Все вещи были ужасно дорогие и неудобные. Совсем не то, к чему я привык.
Но Торстенсон лишь довольно кивал.
— Отличненько! — заявил он и выудил свою кредитку.
Никогда еще я так не влипал.
— Ну, а теперь пойдем и подзаправимся хорошенько, — объявил Торстенсон, когда с покупками было покончено. — Мы это заслужили.
Но мы еще пробродили целую вечность. Заходили в маленькие магазинчики с мягкими коврами, где нас встречали продавцы с жесткими взглядами. Ей-ей, мы не пропустили ни одной дорогущей лавки. Ноги подо мной подгибались, словно на мне были сшитые на заказ модные штиблеты из свинца. На самом деле это были итальянские ботинки, которые уже начали промокать.
Мы были обвешаны пакетами. В маленьком пластиковом мешке я нес свою старую забракованную одежду.
— Теперь надо головой заняться, — заявил Торстенсон, когда мы поели.
Он выдул облако ядовитого дыма из своей сигареты — прямо мне на голову.
— Это будет непросто, — хмыкнул я.
Я-то решил, что он это о том, что у меня в башке!
Но Торсенсон поволок меня в парикмахерскую, где было полным-полно цветов в горшках, сверкали огромные зеркала и сновали поджарые парикмахеры.
У паренька, который за меня взялся, был хвостик на затылке и серьги в ушах. Я уселся в кресло, которое указал мне парикмахер, и он принялся рассматривать мои непослушные вихры. Они уже успели немного отрасти, но все же для хвоста были еще коротковаты.
— Ну, как тебя подстричь? — спросил парень.
— Да мне все равно.
Это было чистой правдой. Мне уже все было по барабану. Я так измотался, что у меня не было сил обсуждать мою внешность.
Я откинулся на спинку и спрятался под пластиковой накидкой, словно это был спальный мешок. Из динамиков рвалась музыка и смешивалась с лязганьем ножниц и урчанием бритвенных машинок. Если закрыть глаза, казалось, будто это сверчки или шмели. Я и не стал открывать глаза. Парень с хвостом принялся массировать мою черепушку, отчего все мысли словно вспенились, и казалось, их можно было смыть душем. Я сам не заметил, как заснул.
Мне снился летний луг, на котором гудели насекомые, а цветы источали аромат, похожий на запах мусса для волос.
Я проснулся, лишь когда парикмахер похлопал меня по плечу.

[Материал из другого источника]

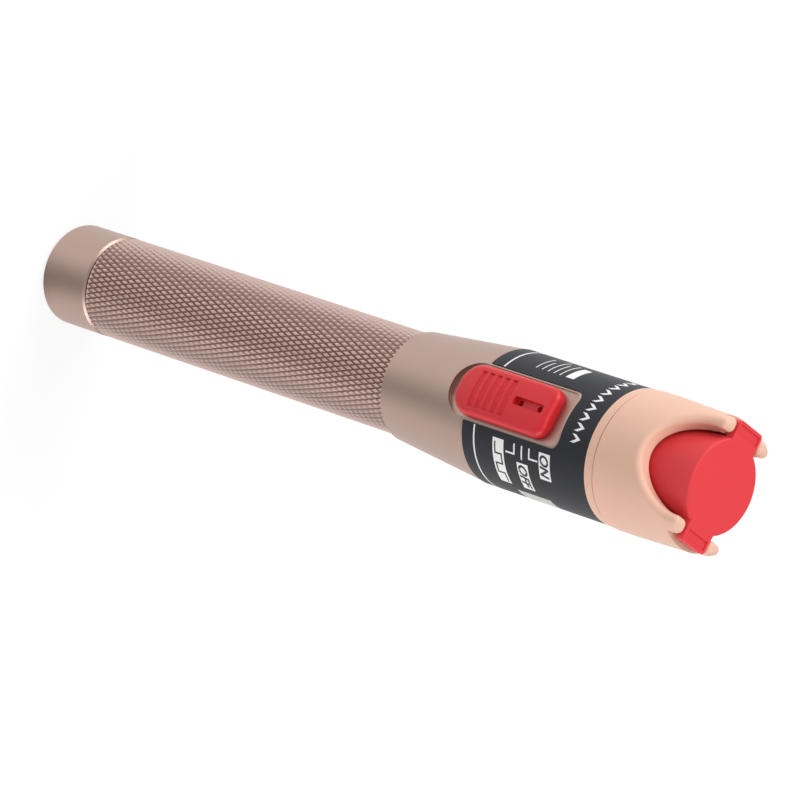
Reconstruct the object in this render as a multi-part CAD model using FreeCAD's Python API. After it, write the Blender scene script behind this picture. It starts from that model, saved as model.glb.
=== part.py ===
"""Pen-shaped visual fault locator, standing on its flat tail cap.

The origin is the centre of the tail cap's end face, +Z runs along the pen towards the light
output, and the mode button is on the -Y side. All sizes are in millimetres.
"""
import FreeCAD
import Part
import math
import os

Vector = FreeCAD.Vector

# ---------------------------------------------------------------- clearances
slip = 0.05             # radial gap of parts that slide or screw together
seat = 0.05             # gap under a part that rests on a stop but can leave it
loose = 0.3             # gap round soft or loosely held parts
beyond = 1.0            # how far a cutting tool runs past the face that it cuts
tiny = 1e-6             # for telling places apart

# ---------------------------------------------------------------- power cells
cell_radius = 7.1
cell_length = 50.5      # over the positive nub
cell_nub_radius = 2.7
cell_nub_height = 1.3
cell_edge_radius = 0.6
cell_count = 2
cell_room = 0.4         # radial gap round a cell

# ---------------------------------------------------------------- tail cap
tail_cap_radius = 10.05
tail_cap_length = 12.9
tail_cap_rear_round = 1.3
tail_cap_front_chamfer = 0.4
tail_floor = 2.6
tail_room = 2.6         # from the cap's floor to the tube's rear end
tail_contact_radius = 6.0
tail_contact_thickness = 0.5
spring_wire_radius = 0.4
spring_pressed_length = 5.5
spring_turns = 3.5
spring_base_radius = 5.2
spring_top_radius = 3.4
seal_thickness = 1.0
seal_squeeze = 0.05     # an O-ring stays this far inside its groove's walls
tail_seal_inset = 2.2   # from the grip's end to the seal's middle
tube_seal_inset = 2.6

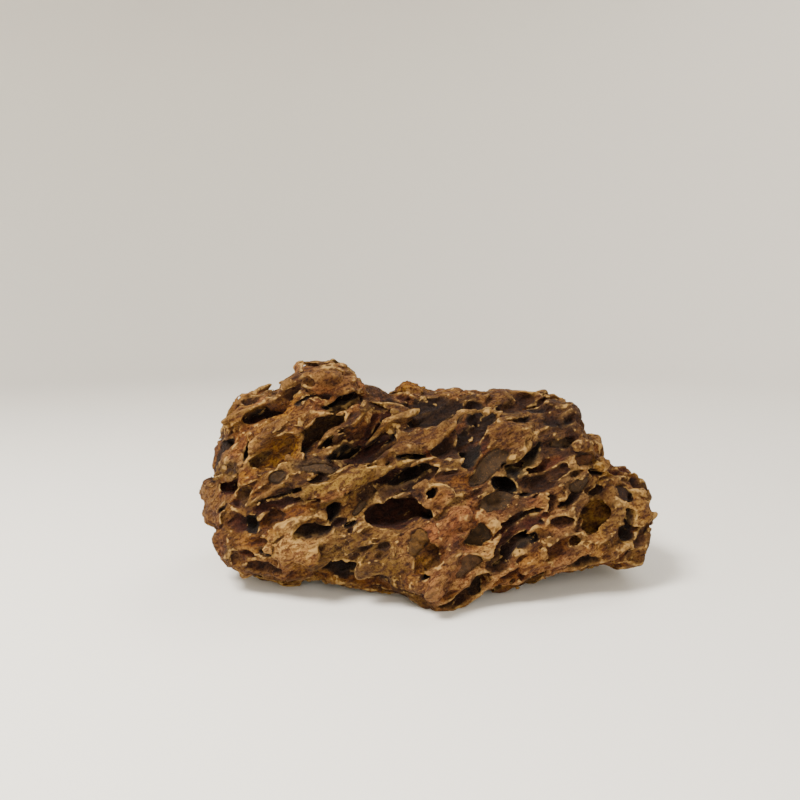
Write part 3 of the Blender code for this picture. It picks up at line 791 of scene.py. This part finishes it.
def scatter_pits(stone, kind, keep):
    """Carves pits of one kind where keep allows them, along the grain and a little askew."""
    points, places = scatter(stone, kind.spacing, kind.seed, keep)
    draw = np.random.default_rng(kind.seed + 100)
    normals = stone.slope(tuple(places.T))
    for point, normal in zip(points, normals):
        length = kind.shortest + (kind.longest - kind.shortest) * draw.random() ** SHORT_BIAS
        width = kind.width * length * draw.uniform(*WIDTH_RANGE)
        depth = kind.depth * length * draw.uniform(*DEPTH_RANGE)
        depth *= TURNED_DEPTH + (1 - TURNED_DEPTH) * step_between(*FACING, abs(normal[1]))
        tilt = GRAIN_TILT + draw.normal() * TILT_SPREAD
        dig = draw.normal() * DIG_SPREAD
        place = pit_frame(point, normal, length, width, depth, tilt, kind.lift, SKIN_FOLLOW, dig)
        color = kind.colors[int(draw.integers(len(kind.colors)))]
        stone.carve(*place, color, point=PIT_POINT)


def away_from_front(points):
    return (points[:, 1] > FRONT_BACK) | (points[:, 2] < FRONT_LOW)


def on_front(points):
    return ~away_from_front(points)


def everywhere(points):
    return np.ones(len(points), bool)


class Band:
    """The voxels near the surface, where detail that follows the grain is worked out."""

    def __init__(self, stone, reach):
        self.stone = stone
        self.flat = np.flatnonzero(np.abs(stone.field) < reach)
        places = np.unravel_index(self.flat, stone.block.shape)
        points = [stone.block.axes[i][places[i]].astype(np.float32) for i in range(3)]
        warped = [points[i] + stone.warp[i].ravel()[self.flat] for i in range(3)]
        self.turned = [sum(row[i] * warped[i] for i in range(3)) for row in GRAIN_AXES]

    def cells(self, sizes, offset=0.0):
        """Places in units of the cells, and which cell each is in."""
        places = [v / np.float32(size) + np.float32(offset) for v, size in zip(self.turned, sizes)]
        base = [np.floor(v).astype(np.int32) for v in places]
        return places, base

    def folds(self, kind):
        """Sharp ridges where rounded noise crosses zero, at most 1 high."""
        places, base = self.cells(kind.sizes)
        ease = [(v - b) ** 2 * (3 - 2 * (v - b)) for v, b in zip(places, base)]
        table = np.random.default_rng(kind.seed).standard_normal((TABLE,) * 3).astype(np.float32)
        total = np.zeros(len(self.flat), np.float32)
        for corner in CORNERS:
            index = tuple((b + c) % TABLE for b, c in zip(base, corner))
            weight = np.prod([e if c else 1 - e for e, c in zip(ease, corner)], axis=0)
            total += weight * table[index]
        return 1 - np.abs(LATTICE_GAIN * total)

    def facets(self, kind):
        """Heights of broken cells, each a tilted plane with a level of its own."""
        places, base = self.cells(kind.sizes, 0.5)
        draw = np.random.default_rng(kind.seed)
        shape = (3, TABLE, TABLE, TABLE)
        jitter = draw.uniform(-CELL_JITTER, CELL_JITTER, shape).astype(np.float32)
        level = draw.standard_normal((TABLE,) * 3).astype(np.float32)
        tilt = kind.slope * draw.standard_normal(shape).astype(np.float32)
        nearest = np.full(len(self.flat), np.inf, np.float32)
        height = np.zeros(len(self.flat), np.float32)
        for corner in CORNERS:
            index = tuple((b + c) % TABLE for b, c in zip(base, corner))
            away = [v - b - c - jitter[i][index] for i, (v, b, c) in enumerate(zip(places, base, corner))]
            distance = sum(v**2 for v in away)
            closer = distance < nearest
            nearest = np.where(closer, distance, nearest)
            here = level[index] + sum(tilt[i][index] * away[i] for i in range(3))
            height = np.where(closer, here, height)
        return kind.height * height

    def add(self, heights):
        """Raises the surface by these heights."""
        self.stone.field.ravel()[self.flat] -= heights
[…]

— Ну как — годится? — спросил он.
— Конечно, — пробормотал я спросонья, пытаясь разглядеть себя в зеркале.
Но меня там не было. Я исчез!
Перед зеркалом сидел какой-то незнакомец в моих новых брюках и лакированных ботинках, только нос у него был такой же, как мой старый.
— Я их немного осветлил, — сказал парень с хвостом.
Я не сразу сообразил, что это я сижу перед зеркалом и это о моих волосах идет речь.
Я будто бы и впрямь полежал на том летнем лугу, который мне приснился, и от этого мои волосы выцвели и словно растрепались на ветру. Они действительно шикарно смотрелись.